Every line below is to be quoted exactly, with nothing added or dropped.
[Available data start]
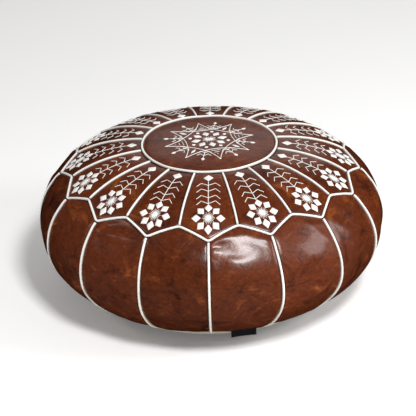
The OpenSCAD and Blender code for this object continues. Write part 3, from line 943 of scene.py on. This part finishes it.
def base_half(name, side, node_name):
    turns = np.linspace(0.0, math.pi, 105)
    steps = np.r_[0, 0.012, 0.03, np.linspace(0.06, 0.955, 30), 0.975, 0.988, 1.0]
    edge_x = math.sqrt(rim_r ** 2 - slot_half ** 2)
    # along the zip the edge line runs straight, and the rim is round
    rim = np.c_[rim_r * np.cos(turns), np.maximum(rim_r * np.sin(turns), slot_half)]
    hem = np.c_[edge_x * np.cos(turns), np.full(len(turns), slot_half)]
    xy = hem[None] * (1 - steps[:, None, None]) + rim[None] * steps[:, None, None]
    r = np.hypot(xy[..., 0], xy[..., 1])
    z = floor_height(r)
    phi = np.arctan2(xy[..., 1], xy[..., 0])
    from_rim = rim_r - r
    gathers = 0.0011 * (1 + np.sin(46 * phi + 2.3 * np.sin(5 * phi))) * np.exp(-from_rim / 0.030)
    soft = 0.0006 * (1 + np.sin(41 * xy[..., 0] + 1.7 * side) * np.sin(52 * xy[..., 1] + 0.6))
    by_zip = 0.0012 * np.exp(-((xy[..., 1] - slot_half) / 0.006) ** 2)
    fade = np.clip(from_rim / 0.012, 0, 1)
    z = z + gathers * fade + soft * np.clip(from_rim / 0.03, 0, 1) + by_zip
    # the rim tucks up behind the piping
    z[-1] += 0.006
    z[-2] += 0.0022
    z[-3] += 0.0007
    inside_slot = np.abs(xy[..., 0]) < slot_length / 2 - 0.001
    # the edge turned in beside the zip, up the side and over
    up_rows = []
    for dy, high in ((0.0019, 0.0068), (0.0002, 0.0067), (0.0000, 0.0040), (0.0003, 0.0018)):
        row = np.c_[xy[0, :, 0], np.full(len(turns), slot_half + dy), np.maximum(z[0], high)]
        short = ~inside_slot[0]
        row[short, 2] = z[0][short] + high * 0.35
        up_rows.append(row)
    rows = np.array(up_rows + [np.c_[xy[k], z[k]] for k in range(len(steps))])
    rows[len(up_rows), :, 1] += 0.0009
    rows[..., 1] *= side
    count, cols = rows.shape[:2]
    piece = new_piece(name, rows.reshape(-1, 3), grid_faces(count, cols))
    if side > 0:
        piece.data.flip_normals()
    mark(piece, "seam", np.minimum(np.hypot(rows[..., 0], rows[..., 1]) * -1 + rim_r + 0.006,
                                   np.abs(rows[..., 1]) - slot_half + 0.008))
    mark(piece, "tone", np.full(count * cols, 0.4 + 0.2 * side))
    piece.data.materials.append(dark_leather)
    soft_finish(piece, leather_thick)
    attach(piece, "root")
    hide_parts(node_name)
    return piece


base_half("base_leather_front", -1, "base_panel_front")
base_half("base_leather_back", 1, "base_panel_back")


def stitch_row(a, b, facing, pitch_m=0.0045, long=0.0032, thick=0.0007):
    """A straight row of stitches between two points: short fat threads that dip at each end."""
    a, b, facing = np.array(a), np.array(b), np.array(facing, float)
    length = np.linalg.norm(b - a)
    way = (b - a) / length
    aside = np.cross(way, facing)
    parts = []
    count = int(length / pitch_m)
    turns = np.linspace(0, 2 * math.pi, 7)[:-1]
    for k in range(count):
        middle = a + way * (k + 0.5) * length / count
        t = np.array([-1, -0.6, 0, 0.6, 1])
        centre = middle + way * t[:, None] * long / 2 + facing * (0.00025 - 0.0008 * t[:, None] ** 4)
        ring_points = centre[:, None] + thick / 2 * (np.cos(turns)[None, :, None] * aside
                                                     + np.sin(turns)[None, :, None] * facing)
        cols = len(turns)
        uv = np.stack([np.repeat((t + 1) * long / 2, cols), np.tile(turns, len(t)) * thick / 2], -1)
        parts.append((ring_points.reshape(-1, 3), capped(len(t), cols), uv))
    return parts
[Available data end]
» **Task output**:
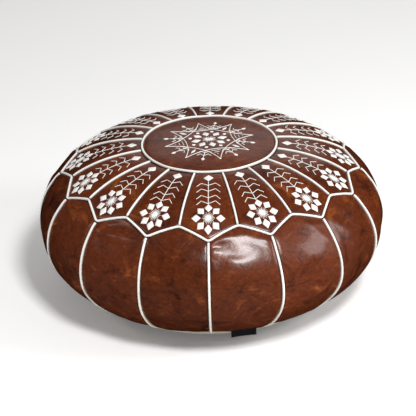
The OpenSCAD and Blender code for this object continues. Write part 3, from line 943 of scene.py on. This part finishes it.
def base_half(name, side, node_name):
    turns = np.linspace(0.0, math.pi, 105)
    steps = np.r_[0, 0.012, 0.03, np.linspace(0.06, 0.955, 30), 0.975, 0.988, 1.0]
    edge_x = math.sqrt(rim_r ** 2 - slot_half ** 2)
    # along the zip the edge line runs straight, and the rim is round
    rim = np.c_[rim_r * np.cos(turns), np.maximum(rim_r * np.sin(turns), slot_half)]
    hem = np.c_[edge_x * np.cos(turns), np.full(len(turns), slot_half)]
    xy = hem[None] * (1 - steps[:, None, None]) + rim[None] * steps[:, None, None]
    r = np.hypot(xy[..., 0], xy[..., 1])
    z = floor_height(r)
    phi = np.arctan2(xy[..., 1], xy[..., 0])
    from_rim = rim_r - r
    gathers = 0.0011 * (1 + np.sin(46 * phi + 2.3 * np.sin(5 * phi))) * np.exp(-from_rim / 0.030)
    soft = 0.0006 * (1 + np.sin(41 * xy[..., 0] + 1.7 * side) * np.sin(52 * xy[..., 1] + 0.6))
    by_zip = 0.0012 * np.exp(-((xy[..., 1] - slot_half) / 0.006) ** 2)
    fade = np.clip(from_rim / 0.012, 0, 1)
    z = z + gathers * fade + soft * np.clip(from_rim / 0.03, 0, 1) + by_zip
    # the rim tucks up behind the piping
    z[-1] += 0.006
    z[-2] += 0.0022
    z[-3] += 0.0007
    inside_slot = np.abs(xy[..., 0]) < slot_length / 2 - 0.001
    # the edge turned in beside the zip, up the side and over
    up_rows = []
    for dy, high in ((0.0019, 0.0068), (0.0002, 0.0067), (0.0000, 0.0040), (0.0003, 0.0018)):
        row = np.c_[xy[0, :, 0], np.full(len(turns), slot_half + dy), np.maximum(z[0], high)]
        short = ~inside_slot[0]
        row[short, 2] = z[0][short] + high * 0.35
        up_rows.append(row)
    rows = np.array(up_rows + [np.c_[xy[k], z[k]] for k in range(len(steps))])
    rows[len(up_rows), :, 1] += 0.0009
    rows[..., 1] *= side
    count, cols = rows.shape[:2]
    piece = new_piece(name, rows.reshape(-1, 3), grid_faces(count, cols))
    if side > 0:
        piece.data.flip_normals()
    mark(piece, "seam", np.minimum(np.hypot(rows[..., 0], rows[..., 1]) * -1 + rim_r + 0.006,
                                   np.abs(rows[..., 1]) - slot_half + 0.008))
    mark(piece, "tone", np.full(count * cols, 0.4 + 0.2 * side))
    piece.data.materials.append(dark_leather)
    soft_finish(piece, leather_thick)
    attach(piece, "root")
    hide_parts(node_name)
    return piece


base_half("base_leather_front", -1, "base_panel_front")
base_half("base_leather_back", 1, "base_panel_back")


def stitch_row(a, b, facing, pitch_m=0.0045, long=0.0032, thick=0.0007):
    """A straight row of stitches between two points: short fat threads that dip at each end."""
    a, b, facing = np.array(a), np.array(b), np.array(facing, float)
    length = np.linalg.norm(b - a)
    way = (b - a) / length
    aside = np.cross(way, facing)
    parts = []
    count = int(length / pitch_m)
    turns = np.linspace(0, 2 * math.pi, 7)[:-1]
    for k in range(count):
        middle = a + way * (k + 0.5) * length / count
        t = np.array([-1, -0.6, 0, 0.6, 1])
        centre = middle + way * t[:, None] * long / 2 + facing * (0.00025 - 0.0008 * t[:, None] ** 4)
        ring_points = centre[:, None] + thick / 2 * (np.cos(turns)[None, :, None] * aside
                                                     + np.sin(turns)[None, :, None] * facing)
        cols = len(turns)
        uv = np.stack([np.repeat((t + 1) * long / 2, cols), np.tile(turns, len(t)) * thick / 2], -1)
        parts.append((ring_points.reshape(-1, 3), capped(len(t), cols), uv))
    return parts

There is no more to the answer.